Los argentinos somos a la vez optimistas y pesimistas: lo primero, porque de una u otra manera terminamos renovando la esperanza en que mañana será mejor que hoy; el pesimismo, en cambio, se nos cuela en la certeza, muchas
veces expresada, de que hoy fue peor que ayer. ¿Cuál es la razón de este complejo?
Ocurre que nuestras decepciones no instituyen en nosotros una memoria, un aprendizaje, una experiencia. Expresan un sentimiento a priori en relación con el presente, como si fantaseáramos con una vida plena que está en otra parte, pase lo que pase hoy.
Sin embargo, paradójicamente, a fin del año 2014 sigue aplicándosenos lo que Héctor Alvarez Murena escribió en 1957: padecemos de una especie de posesión demoníaca que nos sumerge en el presente absoluto, generándonos una sensación de estar fuera del tiempo, algo decepcionados, soñando con una vida supuestamente más real, que transcurriría sin nosotros, en otra parte.

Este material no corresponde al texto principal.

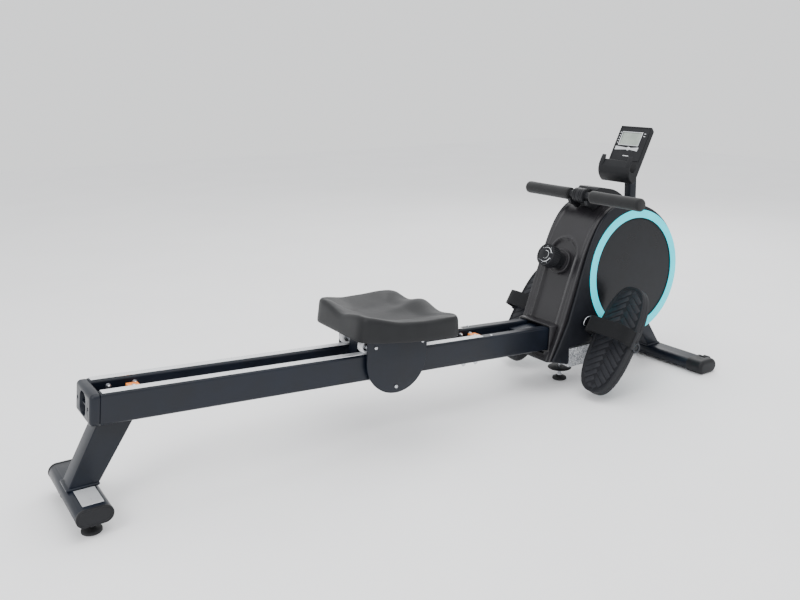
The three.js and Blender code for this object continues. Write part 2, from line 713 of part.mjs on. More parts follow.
const pullAxis = new THREE.Vector3(-Math.cos(radians(strapRise)), 0, Math.sin(radians(strapRise)));
const bossLug = block(-bossRadius + 4, bossRadius + 3, -bossWidth / 2 + 6, bossWidth / 2 - 6, -9, 9);
bossLug.applyMatrix4(new THREE.Matrix4().makeRotationY(radians(strapRise)));
bossLug.translate(handleX, 0, handleZ);
const solidHandle = join(
  bar(handleTubeRadius, handleLength - 12, axisY, handleX, 0, handleZ),
  bar(bossRadius, bossWidth, axisY, handleX, 0, handleZ),
  bossLug,
);
place(machine, 'handle_bar', cut(
  solidHandle,
  bar(handleTubeRadius - handleTubeWall, handleLength, axisY, handleX, 0, handleZ),
), plasticBlack);
const gripLength = handleLength / 2 - gripStart;
for (const [side, way] of sides) {
  const bore = handleTubeRadius + gap;
  const boreEnd = gripLength - 5;
  place(machine, `grip_${side}`, turned([
    [0, boreEnd], [bore, boreEnd], [bore, 0], [gripRadius - 1.5, 0], [gripRadius, 3],
    [gripRadius, gripLength - 4], [gripRadius - 3, gripLength], [0, gripLength],
  ], new THREE.Vector3(0, way, 0), handleX, way * gripStart, handleZ), rubberBlack);
}
const strapStart = bossRadius + 3 + gap;
const strap = block(strapStart, strapStart + strapLength, -strapWidth / 2, strapWidth / 2,
  -strapThickness / 2, strapThickness / 2);
strap.applyMatrix4(new THREE.Matrix4().makeRotationY(radians(strapRise)));
strap.translate(handleX, 0, handleZ);
place(machine, 'pull_strap', strap, webbing);

// The cradle: a hood on the housing's top with two arms that the handle lies in.
const hoodOutline = new THREE.Shape();
hoodOutline.moveTo(hoodRear, 520);
hoodOutline.lineTo(hoodFront + 24, 520);
hoodOutline.lineTo(hoodFront + 24, ringZ + crownHeight - 4);
hoodOutline.quadraticCurveTo(hoodFront, 580, hoodRear + 70, hoodTop - 9);
hoodOutline.quadraticCurveTo(hoodRear + 30, hoodTop, hoodRear + 6, hoodTop);
hoodOutline.lineTo(hoodRear, hoodTop - 6);
hoodOutline.closePath();
const armOutline = polygon([
  [handleX - 20, handleZ - 13], [handleX - 14, handleZ - 27], [handleX + 6, handleZ - 36], [hoodRear + 2, 520],
  [hoodRear + 2, handleZ + 16], [handleX + 18, handleZ + 16], [handleX + 10, handleZ - 4],
]);
const armMiddle = (cradleWidth - armWidth) / 2;
const seatRound = bar(handleTubeRadius + gap, cradleWidth + 4, axisY, handleX, 0, handleZ, fine);
const pullPath = block(-80, 0, -cradleWidth, cradleWidth, -handleTubeRadius - gap, 60);
pullPath.applyMatrix4(new THREE.Matrix4().makeRotationY(radians(strapRise)));
pullPath.translate(handleX, 0, handleZ);
const bossPath = bar(bossRadius + 2, bossWidth + 4, axisY, handleX, 0, handleZ, fine);
const slot = block(-30, strapStart + strapLength + 2, -strapWidth / 2 - 2, strapWidth / 2 + 2,
  -strapThickness / 2 - 2, strapThickness / 2 + 2);
slot.applyMatrix4(new THREE.Matrix4().makeRotationY(radians(strapRise)));
slot.translate(handleX, 0, handleZ);
const lugRoom = block(0, bossRadius + 5, -bossWidth / 2, bossWidth / 2, -11, 11);
lugRoom.applyMatrix4(new THREE.Matrix4().makeRotationY(radians(strapRise)));
lugRoom.translate(handleX, 0, handleZ);
const gripRoom = sides.map(([, way]) => bar(gripRadius + 1, 40, axisY, handleX, way * (gripStart + 19), handleZ));
const hoodOnHousing = acrossY(housingOutline(-gap, -gap), cradleWidth + 4, 0, 16);
place(machine, 'handle_cradle', cut(
  join(
    acrossY(hoodOutline, cradleWidth - 2),
    ...sides.map(([, way]) => acrossY(armOutline, armWidth, way * armMiddle)),
  ),
  hoodOnHousing, seatRound, pullPath, bossPath, slot, lugRoom, strapHole, ...gripRoom,
), plasticBlack);

// ---------------------------------------------------------------- console

const tilt = radians(consoleTilt);
const faceUp = new THREE.Vector3(Math.sin(tilt), 0, Math.cos(tilt));
const faceOut = new THREE.Vector3(-Math.cos(tilt), 0, Math.sin(tilt));
const faceBottom = new THREE.Vector3(consoleFaceBottomX, 0, consoleFaceBottomZ);

// A point on the console's side view: along is up the face, depth is behind it.
function onConsole(along, depth) {
  const point = faceBottom.clone().addScaledVector(faceUp, along).addScaledVector(faceOut, -depth);
  return [point.x, point.z];
}

const consoleSide = new THREE.Shape();
consoleSide.moveTo(...onConsole(0, 0));
consoleSide.lineTo(...onConsole(consoleFaceLength, 0));
consoleSide.lineTo(...onConsole(consoleFaceLength - 8, consoleThickness));
consoleSide.lineTo(...onConsole(-46, consoleThickness));
consoleSide.quadraticCurveTo(...onConsole(-72, consoleThickness), ...onConsole(-70, consoleThickness - 12));
consoleSide.quadraticCurveTo(...onConsole(-62, -trayDepth * 0.8), ...onConsole(-30, -trayDepth + 2));
consoleSide.lineTo(...onConsole(-8, -trayDepth + 4));
consoleSide.lineTo(...onConsole(-8, -trayDepth + 8));
consoleSide.lineTo(...onConsole(-28, -trayDepth + 8));
consoleSide.quadraticCurveTo(...onConsole(-46, -trayDepth + 14), ...onConsole(-40, -6));
consoleSide.closePath();

const buttonSeat = faceBottom.clone().addScaledVector(faceUp, buttonAlongFace);
const buttonDepth = 7;
const pocketMiddle = buttonSeat.clone().addScaledVector(faceOut, 5 - (buttonDepth + 10) / 2);
place(machine, 'console_body', cut(
  acrossY(consoleSide, consoleWidth, 0, 6),
  bar(buttonRadius + gap, buttonDepth + 10, faceOut, pocketMiddle.x, 0, pocketMiddle.z),
), plasticBlack);
const buttonBack = buttonSeat.clone().addScaledVector(faceOut, buttonTravel + gap - buttonDepth);
const buttonLength = buttonDepth - buttonTravel - gap + buttonStandOut;
place(machine, 'console_button', turned([
  [0, 0], [buttonRadius, 0], [buttonRadius, buttonLength - 1], [buttonRadius - 1, buttonLength],
  [0, buttonLength],
], faceOut, buttonBack.x, 0, buttonBack.z), buttonGrey);

// The post stands on the spine and its top is cut along the console's back.
const behindConsole = block(-200, 200, -50, 50, 0, 200);
behindConsole.applyMatrix4(new THREE.Matrix4().makeBasis(faceUp, axisY, faceOut));
const backPoint = faceBottom.clone().addScaledVector(faceOut, -consoleThickness - gap);
behindConsole.translate(backPoint.x, 0, backPoint.z);
const postProfile = roundedRectangle(postDepth, postWidth, 6, postX, 0);
const postInside = roundedRectangle(postDepth - 2 * postWall, postWidth - 2 * postWall, 6 - postWall, postX, 0);
postProfile.holes.push(new THREE.Path(postInside.getPoints(4)));
const post = new THREE.ExtrudeGeometry(postProfile,
  { depth: postTop - spineTop - gap, bevelEnabled: false, curveSegments: 4 });
post.translate(0, 0, spineTop + gap);
place(machine, 'console_post', cut(post, behindConsole), satinBlue);

// ---------------------------------------------------------------- seat carriage

const seat = new THREE.Group();
seat.position.set(seatAt, 0, 0);
track.add(seat);

// The cushion's plan: square at the rear, widening to two wings, then narrow between the thighs.
function cushionOutline() {
  const end = seatLength / 2;
  const rear = seatRearWidth / 2;
  const wing = seatWidth / 2;
  const shape = new THREE.Shape();
  shape.moveTo(-end, -rear + 44);
  shape.bezierCurveTo(-end, -rear + 17, -end + 6, -rear + 5, -end + 20, -rear);
  shape.bezierCurveTo(-end + 58, -rear - 18, -20, -wing + 4, end - 62, -wing);
  shape.bezierCurveTo(end - 34, -wing, end - 18, -wing, end - 10, -wing + 10);
  shape.bezierCurveTo(end - 2, -wing + 20, end, -wing + 28, end, -wing + 40);
  shape.lineTo(end, wing - 40);
  shape.bezierCurveTo(end, wing - 28, end - 2, wing - 20, end - 10, wing - 10);
  shape.bezierCurveTo(end - 18, wing, end - 34, wing, end - 62, wing);
  shape.bezierCurveTo(-20, wing - 4, -end + 58, rear + 18, -end + 20, rear);
  shape.bezierCurveTo(-end + 6, rear - 5, -end, rear - 17, -end, rear - 44);
  shape.closePath();
  return shape;
}

// The cushion: a closed solid whose top is dished for the rower and raised at the rim.
function cushionGeometry() {
  const across = 16;
  const along = 14;
  const base = new THREE.ExtrudeGeometry(cushionOutline(), { depth: seatHeight, bevelEnabled: false, curveSegments: 7 });
  base.translate(seatForward, 0, seatBottom);
  const top = new THREE.BoxGeometry(seatLength + 20, seatWidth + 20, 40, along, across, 1);
  top.translate(seatForward, 0, seatBottom + seatHeight + 20);
  const position = top.attributes.position;
  for (let i = 0; i < position.count; i += 1) {
    if (position.getZ(i) < seatBottom + seatHeight + 10) {
      const x = (position.getX(i) - seatForward) / (seatLength / 2);
      const y = position.getY(i) / (seatWidth / 2);
      const dish = Math.max(0, 1 - (x * x * 0.9) ** 2) * Math.max(0, 1 - (y * y) ** 2);
      const ridge = 0.55 * Math.exp(-y * y * 10) * Math.max(0, x);
      const tail = 0.9 * Math.exp(-y * y * 12) * Math.max(0, -x) ** 4;
      const depth = seatHollow * Math.max(0, dish * (1 - ridge) + tail);
      position.setZ(i, seatBottom + seatHeight - 0.5 - depth);
    }
  }
  return cut(base, top);
}
place(seat, 'seat_cushion', cushionGeometry(), seatGrey);

// The frame: a plate under the cushion, with a box that hangs in the channel and meets the stops.
const upperAxleZ = stripThickness + gap + upperRollerRadius;
const plateInner = plateOut - plateThickness;
const upperAxleX = upperAxleSpacing / 2;
const lowerAxleZ = -railHeight - lowerRollerPlay - lowerRollerRadius;
const axleBores = [-1, 1].map((end) => bar(seatAxleRadius + gap, 300, axisY, end * upperAxleX, 0, upperAxleZ));
place(seat, 'seat_frame', cut(
  join(
    block(-plateHalf - 12, plateHalf + 12, -plateInner + gap, plateInner - gap, frameTop - seatFramePlate, frameTop),
    block(-lugHalf, lugHalf, -lugWidth / 2, lugWidth / 2, lugBottom, frameTop - 1),
  ),
  block(-lugHalf + 20, lugHalf - 20, 3 - lugWidth / 2, lugWidth / 2 - 3, lugBottom - 1, frameTop - 3),
  ...axleBores,
), satinBlue);

const plateShape = new THREE.Shape();
plateShape.moveTo(plateHalf, frameTop);
plateShape.lineTo(-plateHalf, frameTop);
plateShape.lineTo(-plateHalf, -plateDrop);
plateShape.absarc(0, -plateDrop, plateHalf, Math.PI, 2 * Math.PI, false);
plateShape.closePath();
for (const [side, way] of sides) {
  const middle = way * (plateOut - plateThickness / 2);
  place(seat, `seat_plate_${side}`, acrossY(plateShape, plateThickness, middle, 24), satinBlue);
}

// Axles end against the plates; each roller turns on its axle, over or under a rail.
const axleLength = 2 * (plateInner - gap);
const axlePlaces = [['rear', -upperAxleX, upperAxleZ], ['front', upperAxleX, upperAxleZ], ['lower', 0, lowerAxleZ]];
for (const [name, x, z] of axlePlaces) {
  place(seat, `seat_axle_${name}`, bar(seatAxleRadius, axleLength, axisY, x, 0, z), brightSteel);
  const radius = name === 'lower' ? lowerRollerRadius : upperRollerRadius;
  for (const [side, way] of sides) {
    place(seat, `roller_${name}_${side}`, turned([
      [seatAxleRadius + gap, -rollerWidth / 2], [radius - 2, -rollerWidth / 2], [radius, 2 - rollerWidth / 2],
      [radius, rollerWidth / 2 - 2], [radius - 2, rollerWidth / 2], [seatAxleRadius + gap, rollerWidth / 2],
      [seatAxleRadius + gap, -rollerWidth / 2],
    ], axisY, x, way * rollerSpread, z), rollerGrey);
  }
}

// ---------------------------------------------------------------- whole machine

const overall = new THREE.Box3().setFromObject(machine, true);
machine.position.x = -(overall.min.x + overall.max.x) / 2;

export default machine;
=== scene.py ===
"""A magnetic rowing machine with a sliding seat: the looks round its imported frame.

Metres, in the machine's own frame: +X runs from the rear foot to the flywheel housing,
+Y is the rower's left and +Z is up. Pieces on the rails are drawn level, in rail
coordinates (along, across, over the rails' top face), and then settled on the slope.
"""

import json
import math

import bpy
from mathutils import Matrix, Vector


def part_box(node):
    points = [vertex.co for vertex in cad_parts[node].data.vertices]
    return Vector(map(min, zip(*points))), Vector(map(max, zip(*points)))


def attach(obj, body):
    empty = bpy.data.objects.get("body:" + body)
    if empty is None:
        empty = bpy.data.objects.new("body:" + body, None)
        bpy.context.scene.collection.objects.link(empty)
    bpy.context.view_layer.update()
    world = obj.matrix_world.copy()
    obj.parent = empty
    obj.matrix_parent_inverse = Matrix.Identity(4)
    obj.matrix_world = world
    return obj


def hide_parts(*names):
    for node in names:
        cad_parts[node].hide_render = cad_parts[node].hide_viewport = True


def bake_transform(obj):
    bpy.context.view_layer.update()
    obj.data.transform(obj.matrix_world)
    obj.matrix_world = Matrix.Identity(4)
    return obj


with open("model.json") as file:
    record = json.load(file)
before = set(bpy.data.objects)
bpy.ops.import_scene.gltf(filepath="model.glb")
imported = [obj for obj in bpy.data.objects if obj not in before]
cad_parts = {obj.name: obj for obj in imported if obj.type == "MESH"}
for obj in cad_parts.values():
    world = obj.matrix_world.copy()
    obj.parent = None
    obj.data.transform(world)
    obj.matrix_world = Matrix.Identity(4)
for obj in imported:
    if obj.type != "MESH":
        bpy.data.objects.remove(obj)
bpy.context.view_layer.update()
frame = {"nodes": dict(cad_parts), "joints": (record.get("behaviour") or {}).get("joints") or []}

SIDES = (("left", 1), ("right", -1))
X, Y, Z = Vector((1, 0, 0)), Vector((0, 1, 0)), Vector((0, 0, 1))


def middle(node):
    low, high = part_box(node)
    return (low + high) / 2


def on_middle_plane(node):
    """A node's middle, moved onto the machine's middle plane."""
    spot = middle(node)
    return Vector((spot.x, 0, spot.z))


def half_length(node):
    low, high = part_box(node)
    return (high.x - low.x) / 2


def joint(name):
    return next(j for j in frame["joints"] if j["name"] == name)


# ------------------------------------------------------------------ places

slide = Vector(joint("seat_slide")["axis"])
SLOPE = math.atan2(-slide.z, slide.x)
cap_low, cap_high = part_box("rail_end_cap")
RAIL_HEIGHT = 0.070
rear_top = Vector((cap_low.x + RAIL_HEIGHT * math.sin(SLOPE), 0, cap_high.z))
on_rail = Matrix.Translation(rear_top) @ Matrix.Rotation(SLOPE, 4, "Y")


def along_rail(point):
    """How far along the rails a point is, and how high over their top face."""
    local = on_rail.inverted() @ point
    return local.x, local.z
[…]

Si esto es cierto, somos extraños los argentinos; si no lo es, también lo somos, porque muchos argentinos así lo creen y lo sienten.

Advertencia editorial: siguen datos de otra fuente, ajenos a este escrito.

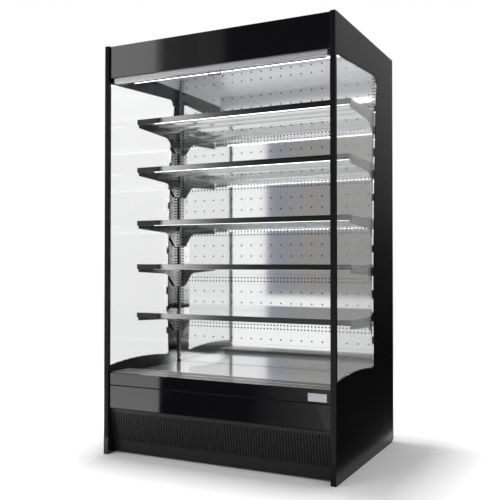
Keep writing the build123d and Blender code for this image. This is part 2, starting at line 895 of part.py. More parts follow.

Cuando nos dirigimos a la política, advertimos su reducción al electoralismo, que la empequeñece al formato de un “face”: pantalla de televisión, otras interconexiones, medios “de comunicación” que, al margen de las positividades en las que nos instalan, tienden a borrar todas las densidades de la experiencia, empastando y aplastando sus dimensiones en la instantaneidad de una virtualidad residual.

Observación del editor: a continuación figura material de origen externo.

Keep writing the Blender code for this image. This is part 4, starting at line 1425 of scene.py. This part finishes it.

Si queremos buscar la realidad política argentina, la encontraremos en la iniciativa gubernamental por un lado, y en los llamados “poderes fácticos” por el otro. La política en su dinámica actual nos ofrece entonces, pocos motivos de esperanza real. Mucho “Bailando por un sueño” en lo que respecta a las supuestas opciones a lo que hay, o diversos grados de continuidad/discontinuidad con las políticas de gobierno, librado a conjeturas y especulaciones, a falta de definiciones y
compromisos serios.
Otra paradoja: mientras la Constitución Nacional consagra la importancia institucional de los partidos políticos, éstos ya no existen. Bajo la mascarada de su supervivencia, lo que transcurre es la puesta en espectáculo de “figuras” detrás de las cuales se organizan y reorganizan facciones, no partidos. En consecuencia, ¿a quién pedirle esas definiciones políticas? Seguro que detrás del circo hay “equipos técnicos”, pero entre los saberes específicos y las decisiones hay un abismo en la política argentina.
¿Y el pueblo, “los vecinos”, la ciudadanía? Los unos, movilizados por la política desde su expresión gubernamental; los otros, según dónde: en las grandes ciudades, participando espasmódica y reactivamente, inducidos por una “opinión pública” a menudo deformada por intereses mal disimulados; en “el interior”, al compás de identidades y tradiciones poco renovadas, a un ritmo francamente inercial.
Pero tal vez hemos equivocado la búsqueda: la política en su reducción electoral no podía sino reafirmarnos en el complejo del que partimos. Habrá que mirar adentro de los representados tanto o más que en el “face” de los representantes. Pero aquí nadie puede ahorrarse el trabajo. Eso sí espero que nos traiga 2015: mayor compromiso y seriedad de todos y cada uno de los argentinos, pues es desde allí que lograremos recuperar y fortalecer otro sentido de la política.
Dicho de otra manera, espero/deseo que nos hagamos cada vez más reales, lo que implica aceptarnos como seres históricos, que tienen tiempo, un tiempo de oportunidades en el que honrar el trabajo y el mérito, en el que no domine masivamente la ilusoria redención en el instante de una imagen, en la existencia “online” o en la desesperada búsqueda de la piedra filosofal que logre transmutar todo valor en moneda constante y sonante.
*Senador de la Nación 2007-2013. Filósofo.